Administration short on details about program review process
Obama team is working on overhauling performance measures.
The Obama administration provided little additional detail Thursday on how it arrived at the 121 program cuts recommended in its formal fiscal 2010 budget.
President Obama called the terminations, reductions and savings volume of the budget a first report in the process of going through the budget "program by program, item by item, line by line looking for areas where we can save taxpayer dollars." He said this process will continue governmentwide. Obama repeatedly has asked agency heads to find ways to be more efficient, and said he is proposing "creative" incentives for thrift, such as allowing agencies to reinvest a portion of savings in programs that work.
Asked whether the Obama team used the Bush administration's Program Assessment Rating Tool or something similar to identify inefficient programs, Director Peter R. Orszag said only that OMB is in the process of overhauling the performance metrics system.
"I have said before, and I'll say again, I think the PART system was well-intentioned, but was flawed both in terms of implementation and in terms of design," he said. "In implementation there was not enough buy-in from the people who were supposed to use it, and in terms of design it was much too input-oriented rather than output-oriented."

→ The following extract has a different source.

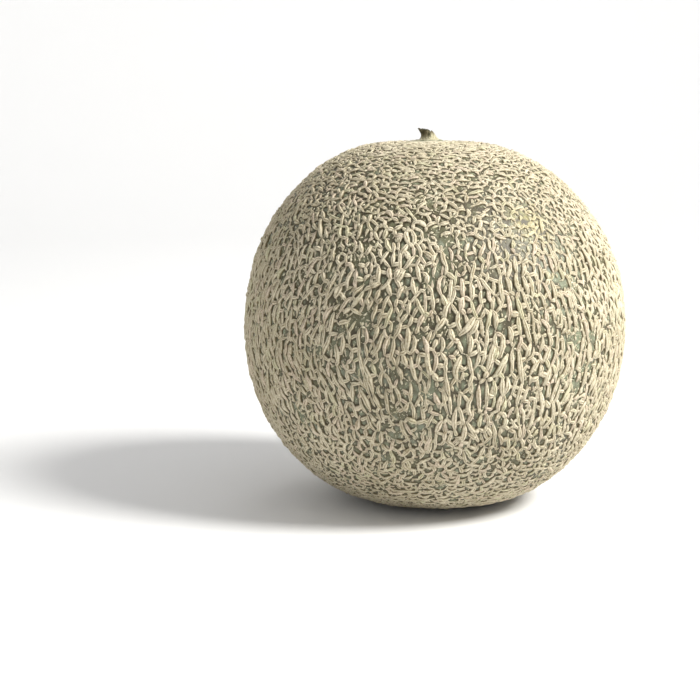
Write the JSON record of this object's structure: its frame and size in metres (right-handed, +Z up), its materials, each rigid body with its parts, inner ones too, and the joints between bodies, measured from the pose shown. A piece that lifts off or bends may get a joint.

OMB did provide several paragraphs justifying each proposal to end or scale back a program. In some cases, that included references to reports from inspectors general, the Government Accountability Office, and other research and watchdog groups.
Orszag said overhauling the way the agency evaluates program performance will be a top priority for Jeffrey Zients, Obama's nominee to be chief performance officer and OMB deputy director for management, if he is confirmed. Orszag added that OMB employees already are working to ensure the process can move along quickly once Zients takes office.
Obama called some of the inefficiencies discovered thus far "actually pretty stunning," but was quick to stress that proposed cuts were not a reflection on government employees.
"I want to be clear," Obama said. "There are many, many people doing valuable work for our government across the country and around the world. It's important that we support these folks -- folks who don't draw a big paycheck or earn a lot of praise, but who do tough, thankless jobs on our behalf. This is not a criticism of them."
Some of the programs targeted are obsolete, while others should not have been funded and were "the end result of a special interest's successful lobbying campaign," Obama said. Still others are duplicative, or serve needs that can be met more efficiently elsewhere in government.
While the $17 billion in savings identified in the terminations volume amounts to less than 0.5 percent of the roughly $3.5 trillion budget, Obama called it "a lot of money, even by Washington standards." "To put this in perspective, this is more than enough savings to pay for a $2,500 tuition tax credit for millions of students as well as a larger Pell Grant -- with enough money left over to pay for everything we do to protect the national parks," he said.
Orszag said while health care reform was by far the most important way to produce significant savings, ending wasteful programs sends a strong message.
"Just like a broken window has been shown to lead to increased crime because of the signal it sends, perpetuating inefficient programs with a shrug of the shoulders undermines confidence in government and wastes resources," he said. "We can no longer afford broken window budgeting."
Despite trying to distance itself from PART, Obama's team seems to have taken a performance-based approach to making budget cuts that is similar to the process the Bush administration followed, said Robert Shea, who served as associate director of administration and government performance at OMB under Bush and is now the director of Grant Thornton Public Sector.
Shea said the types of reports cited in the terminations, reductions and savings volume partially shaped PART scores. In addition, many of the career staffers who made initial recommendations on the program cuts have been at OMB since the Bush administration, he noted.
Orszag said about one-fifth of the total savings identified came from programs that previous administrations also recommended for elimination or reduction.
"I view that as a good thing, because it suggests that where they had good ideas and it was evidence-based, we adopted it, too. And that strikes me as being exactly the way it should be," Orszag said.